Corriere della Sera - La Lettura
Arrediamo il mondo per il 2059
Il collettivo Industria Indipendente presenta «Lullaby», sul palco a Roma
Stati Uniti d’Europa, anno 2059. In una società dominata dai giovani e dall’aumento della produttività attraverso l’esaltazione della velocità e dell’abilità fisica, occorre porre rimedio al «problema» dell’invecchiamento. Così, quando i cittadini raggiungono i 70 anni, vengono condotti in uno dei tanti «centri ninna nanna» ( lullaby): mondi surreali di camere private, pasti meravigliosi, piscine e attività ricreative. Gabbie dorate che presto generano un’insostenibile mancanza di libertà...
Lullaby sarà a Romaeuropa dal 18 al 20 ottobre. Lo presenta Industria Indipendente, compagnia nata nel 2005 dall’incontro di due drammaturghe, Erika Z. Galli e Martina Ruggeri, una diciottenne e una ventunenne, che danno vita a un composito collettivo di ricerca sulle arti performative.
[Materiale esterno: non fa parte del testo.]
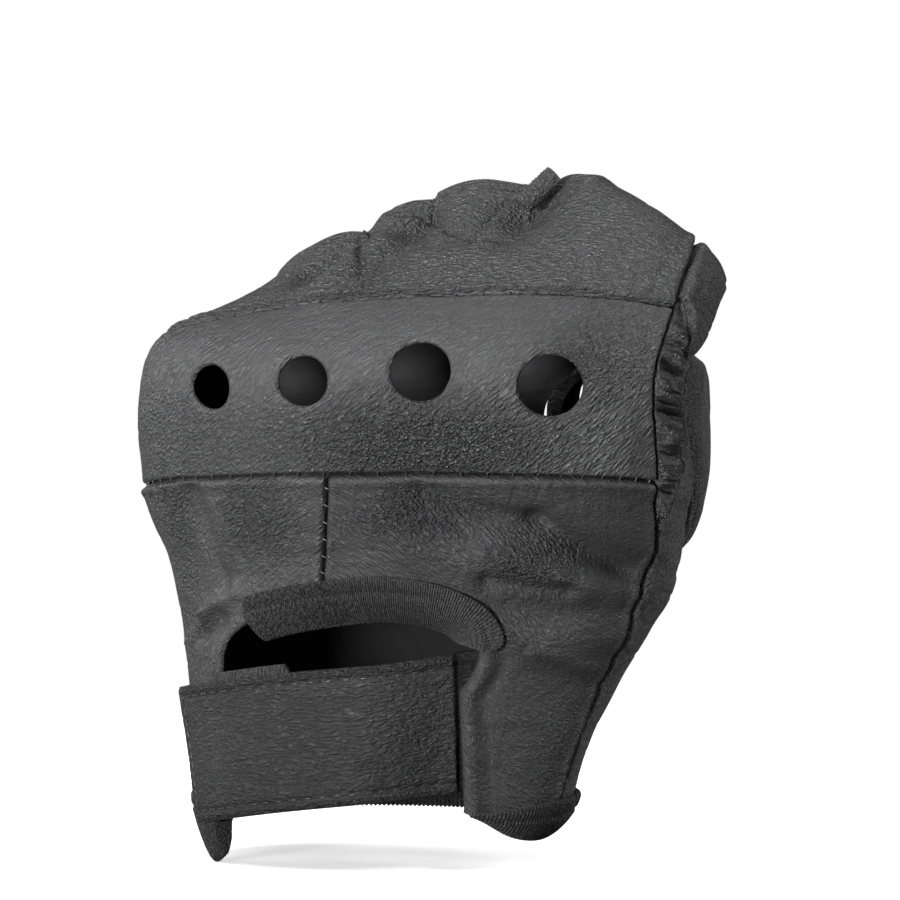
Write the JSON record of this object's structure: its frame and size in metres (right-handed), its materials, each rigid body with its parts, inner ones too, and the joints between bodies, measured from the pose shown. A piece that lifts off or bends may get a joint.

E collettivamente hanno risposto alle domande de «la Lettura» via mail.
«Il nostro percorso — spiegano — nasce da una condivisione, per noi la familiarità e l’affinità sono allo stesso tempo condizione di partenza e risultato costruito nel tempo. Lavorare insieme rappresenta la possibilità di trovarsi a confronto con una visione laterale alla nostra, e che altrimenti non riusciremmo a vedere». Lo sguardo dell’altro per vedere di più. Il passaggio all’ideazione avviene per accumulo, dal «troppo pieno» distillano ciò che convince, parole, immagini, suoni, azioni. «Creiamo un nostro mondo — proseguono — arredandolo con immagini, ispirazioni, letture, canzoni, oggetti, persone, e poi cerchiamo di assecondare i nostri desideri nel tradurlo concretamente nell’atto di creazione. Mondi che, via via, vanno arricchendosi di personaggi, alter ego di noi stesse o di chi e cosa ci circonda, e di spunti drammaturgici».
Lullaby ci porta in un futuro all’interno di una comunità, con individui le cui storie, seppure differenti, si incontrano, e nell’incontrarsi fanno germinare la possibilità di un’azione, «di mettere in comune sé stessi nel correre un rischio — sottolineano le autrici — di accettare la sfida non solo di un fallimento ma del dover rinunciare a qualcosa di sé nel momento in cui si costituisce un noi». Un futuro che le drammaturghe immaginano « queer, fluido, tecnologico, ecologico, vegetariano e sensuale. E che nasconde un negativo che corrisponde a ciò che oggi stiamo scegliendo di accettare, o di lasciar andare».
La trama per le autrici deve essere un pretesto «per raccontare il tentativo di riconoscersi, scegliersi, imparare a prendersi cura gli uni degli altri, delle emozioni, rigidità, paure e debolezze».
Gli interpreti hanno tra i 30 e i 40 anni più di Galli e Ruggeri. Si viene a creare così quella possibilità — reale e immaginaria — spesso offerta dal teatro di specchiarsi nell’altro, di osservarsi in altri corpi, di immergersi in universi altrui per essere alla fine insieme. «Lo spettacolo vive della distanza generazionale tra noi e chi è in scena. In sostanza è la nostra immaginazione calata nei corpi, nelle voci, nelle individualità delle/dei performer che sono al nostro fianco in questo viaggio».